[Entries with model source code]
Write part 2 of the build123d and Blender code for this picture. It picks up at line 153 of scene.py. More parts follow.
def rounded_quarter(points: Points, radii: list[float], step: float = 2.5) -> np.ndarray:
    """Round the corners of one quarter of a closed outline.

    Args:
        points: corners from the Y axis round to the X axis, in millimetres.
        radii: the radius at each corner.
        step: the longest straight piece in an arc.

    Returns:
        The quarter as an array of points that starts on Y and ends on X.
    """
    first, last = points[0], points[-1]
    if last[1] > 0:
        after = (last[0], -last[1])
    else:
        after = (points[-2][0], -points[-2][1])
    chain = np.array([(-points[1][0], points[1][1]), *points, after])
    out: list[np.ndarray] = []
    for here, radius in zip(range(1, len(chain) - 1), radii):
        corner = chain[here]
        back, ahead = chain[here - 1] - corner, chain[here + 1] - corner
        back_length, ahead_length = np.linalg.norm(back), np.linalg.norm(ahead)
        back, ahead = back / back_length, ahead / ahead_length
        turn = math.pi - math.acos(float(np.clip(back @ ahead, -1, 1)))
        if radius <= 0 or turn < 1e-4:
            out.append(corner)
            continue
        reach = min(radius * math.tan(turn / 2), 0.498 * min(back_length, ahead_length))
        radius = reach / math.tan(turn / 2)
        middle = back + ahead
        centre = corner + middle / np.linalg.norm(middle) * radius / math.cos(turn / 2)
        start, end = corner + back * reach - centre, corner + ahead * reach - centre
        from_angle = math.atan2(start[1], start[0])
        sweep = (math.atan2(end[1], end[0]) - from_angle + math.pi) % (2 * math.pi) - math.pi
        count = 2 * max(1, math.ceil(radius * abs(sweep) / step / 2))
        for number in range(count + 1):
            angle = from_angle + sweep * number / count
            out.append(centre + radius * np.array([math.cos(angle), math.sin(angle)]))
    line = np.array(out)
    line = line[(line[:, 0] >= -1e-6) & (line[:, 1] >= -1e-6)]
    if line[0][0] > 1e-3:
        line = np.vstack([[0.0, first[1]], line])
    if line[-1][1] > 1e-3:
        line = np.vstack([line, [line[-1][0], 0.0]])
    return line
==
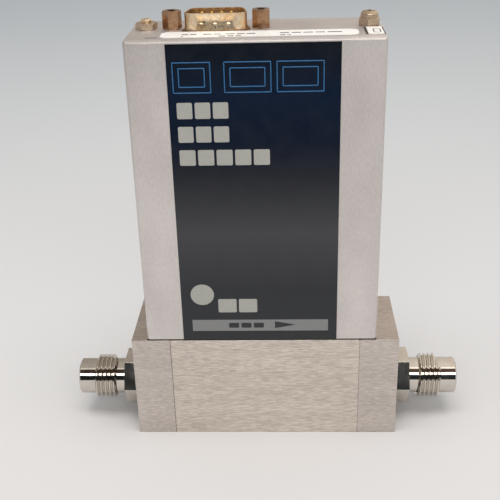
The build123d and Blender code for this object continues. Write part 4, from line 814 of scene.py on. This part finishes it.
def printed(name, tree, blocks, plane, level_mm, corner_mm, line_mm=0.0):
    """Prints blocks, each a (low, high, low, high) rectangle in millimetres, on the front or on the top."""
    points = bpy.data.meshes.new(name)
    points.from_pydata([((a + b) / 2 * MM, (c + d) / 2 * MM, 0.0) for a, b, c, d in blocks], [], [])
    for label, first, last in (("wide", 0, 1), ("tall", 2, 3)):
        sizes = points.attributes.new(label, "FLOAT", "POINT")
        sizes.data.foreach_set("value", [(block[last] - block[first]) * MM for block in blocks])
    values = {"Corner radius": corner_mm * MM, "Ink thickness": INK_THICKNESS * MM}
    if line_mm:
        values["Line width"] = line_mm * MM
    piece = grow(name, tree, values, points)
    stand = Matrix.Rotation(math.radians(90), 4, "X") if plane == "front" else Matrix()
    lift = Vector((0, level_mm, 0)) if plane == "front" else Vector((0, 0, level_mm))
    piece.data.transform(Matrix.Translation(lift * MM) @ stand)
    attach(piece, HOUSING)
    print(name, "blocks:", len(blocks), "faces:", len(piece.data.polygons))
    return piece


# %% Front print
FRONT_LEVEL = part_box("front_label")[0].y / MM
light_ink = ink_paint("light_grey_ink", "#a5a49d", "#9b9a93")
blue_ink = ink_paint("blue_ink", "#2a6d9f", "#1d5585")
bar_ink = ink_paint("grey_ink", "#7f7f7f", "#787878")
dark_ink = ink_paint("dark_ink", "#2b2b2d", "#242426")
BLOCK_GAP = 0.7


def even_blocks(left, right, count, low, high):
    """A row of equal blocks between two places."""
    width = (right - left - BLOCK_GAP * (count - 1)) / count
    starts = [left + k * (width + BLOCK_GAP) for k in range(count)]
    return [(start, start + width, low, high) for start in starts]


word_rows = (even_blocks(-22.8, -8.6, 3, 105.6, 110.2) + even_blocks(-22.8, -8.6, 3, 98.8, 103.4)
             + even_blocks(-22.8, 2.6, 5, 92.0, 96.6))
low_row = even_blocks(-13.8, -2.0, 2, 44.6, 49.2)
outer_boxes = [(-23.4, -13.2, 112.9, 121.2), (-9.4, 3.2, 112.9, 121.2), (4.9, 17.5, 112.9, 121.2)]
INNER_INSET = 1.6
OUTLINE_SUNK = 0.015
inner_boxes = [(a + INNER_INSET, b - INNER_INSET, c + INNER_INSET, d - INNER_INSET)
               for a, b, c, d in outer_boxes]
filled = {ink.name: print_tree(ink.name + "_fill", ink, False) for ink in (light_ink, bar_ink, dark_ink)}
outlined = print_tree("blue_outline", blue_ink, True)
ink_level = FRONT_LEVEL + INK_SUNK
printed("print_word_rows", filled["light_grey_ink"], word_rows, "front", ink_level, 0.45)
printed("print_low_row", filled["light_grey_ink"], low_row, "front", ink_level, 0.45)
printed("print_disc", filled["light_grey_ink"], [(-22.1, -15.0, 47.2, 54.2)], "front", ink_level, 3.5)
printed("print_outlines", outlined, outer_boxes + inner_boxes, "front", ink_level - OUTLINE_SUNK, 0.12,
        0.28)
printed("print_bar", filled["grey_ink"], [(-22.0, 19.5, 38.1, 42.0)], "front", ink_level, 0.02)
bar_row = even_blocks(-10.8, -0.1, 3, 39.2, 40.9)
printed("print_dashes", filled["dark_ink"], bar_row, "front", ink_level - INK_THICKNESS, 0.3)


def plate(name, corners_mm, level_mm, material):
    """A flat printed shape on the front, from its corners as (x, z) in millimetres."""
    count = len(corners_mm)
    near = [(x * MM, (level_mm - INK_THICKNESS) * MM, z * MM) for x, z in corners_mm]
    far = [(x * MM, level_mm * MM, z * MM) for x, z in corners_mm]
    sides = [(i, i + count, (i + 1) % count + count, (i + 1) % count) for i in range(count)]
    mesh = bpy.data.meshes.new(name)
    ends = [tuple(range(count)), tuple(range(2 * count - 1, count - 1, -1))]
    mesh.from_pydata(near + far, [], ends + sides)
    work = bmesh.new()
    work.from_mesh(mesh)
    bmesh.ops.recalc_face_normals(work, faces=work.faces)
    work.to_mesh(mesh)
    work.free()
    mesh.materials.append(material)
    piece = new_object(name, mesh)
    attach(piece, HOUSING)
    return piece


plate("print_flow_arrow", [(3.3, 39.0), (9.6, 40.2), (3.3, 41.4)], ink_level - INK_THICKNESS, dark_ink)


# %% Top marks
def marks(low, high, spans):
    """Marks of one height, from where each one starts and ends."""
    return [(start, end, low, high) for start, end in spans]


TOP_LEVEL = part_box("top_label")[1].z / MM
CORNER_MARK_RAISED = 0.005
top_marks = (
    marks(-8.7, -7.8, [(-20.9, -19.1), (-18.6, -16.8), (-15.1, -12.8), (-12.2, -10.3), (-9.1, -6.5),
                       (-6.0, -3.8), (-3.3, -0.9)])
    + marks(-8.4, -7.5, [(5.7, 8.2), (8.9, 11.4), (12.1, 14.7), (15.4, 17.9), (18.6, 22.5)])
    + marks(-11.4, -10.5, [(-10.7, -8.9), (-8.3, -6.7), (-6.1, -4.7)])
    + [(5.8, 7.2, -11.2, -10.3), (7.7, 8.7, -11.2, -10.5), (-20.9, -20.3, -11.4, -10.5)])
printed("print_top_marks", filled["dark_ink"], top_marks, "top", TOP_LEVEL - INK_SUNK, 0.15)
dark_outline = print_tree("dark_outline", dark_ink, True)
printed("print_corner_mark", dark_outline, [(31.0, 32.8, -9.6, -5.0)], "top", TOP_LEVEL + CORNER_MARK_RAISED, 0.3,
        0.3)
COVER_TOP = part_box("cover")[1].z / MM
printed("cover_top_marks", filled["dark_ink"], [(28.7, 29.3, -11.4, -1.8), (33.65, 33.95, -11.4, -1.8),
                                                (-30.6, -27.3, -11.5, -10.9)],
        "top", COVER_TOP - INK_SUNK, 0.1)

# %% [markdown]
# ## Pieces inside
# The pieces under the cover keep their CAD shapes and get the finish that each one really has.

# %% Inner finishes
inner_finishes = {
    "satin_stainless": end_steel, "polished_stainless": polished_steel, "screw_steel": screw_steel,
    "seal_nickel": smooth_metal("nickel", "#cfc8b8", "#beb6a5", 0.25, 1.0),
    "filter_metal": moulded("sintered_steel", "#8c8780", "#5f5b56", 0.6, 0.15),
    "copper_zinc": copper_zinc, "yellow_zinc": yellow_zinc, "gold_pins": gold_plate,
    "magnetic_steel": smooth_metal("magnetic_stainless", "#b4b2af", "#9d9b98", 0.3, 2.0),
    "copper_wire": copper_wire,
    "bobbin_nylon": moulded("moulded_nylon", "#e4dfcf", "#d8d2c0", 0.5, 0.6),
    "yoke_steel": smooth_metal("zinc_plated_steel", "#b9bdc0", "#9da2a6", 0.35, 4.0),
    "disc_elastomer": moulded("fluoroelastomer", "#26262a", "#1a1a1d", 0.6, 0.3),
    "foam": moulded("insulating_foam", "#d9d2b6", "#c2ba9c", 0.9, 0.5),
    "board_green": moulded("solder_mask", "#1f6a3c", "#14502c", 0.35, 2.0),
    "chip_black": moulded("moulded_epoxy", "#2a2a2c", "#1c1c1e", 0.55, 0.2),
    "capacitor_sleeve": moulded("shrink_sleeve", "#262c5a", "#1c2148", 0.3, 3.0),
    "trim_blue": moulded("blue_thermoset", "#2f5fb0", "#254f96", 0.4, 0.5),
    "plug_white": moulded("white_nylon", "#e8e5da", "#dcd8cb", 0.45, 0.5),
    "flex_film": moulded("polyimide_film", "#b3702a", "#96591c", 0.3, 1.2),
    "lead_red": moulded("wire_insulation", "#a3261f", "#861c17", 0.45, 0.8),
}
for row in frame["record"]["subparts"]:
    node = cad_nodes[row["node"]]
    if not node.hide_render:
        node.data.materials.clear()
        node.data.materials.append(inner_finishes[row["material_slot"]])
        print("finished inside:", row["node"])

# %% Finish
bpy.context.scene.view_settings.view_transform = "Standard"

→ **AIM**
Find all the lines containing "Blender" in the material, then copy them.

→ **CORRECT OUTPUT**
Write part 2 of the build123d and Blender code for this picture. It picks up at line 153 of scene.py. More parts follow.
The build123d and Blender code for this object continues. Write part 4, from line 814 of scene.py on. This part finishes it.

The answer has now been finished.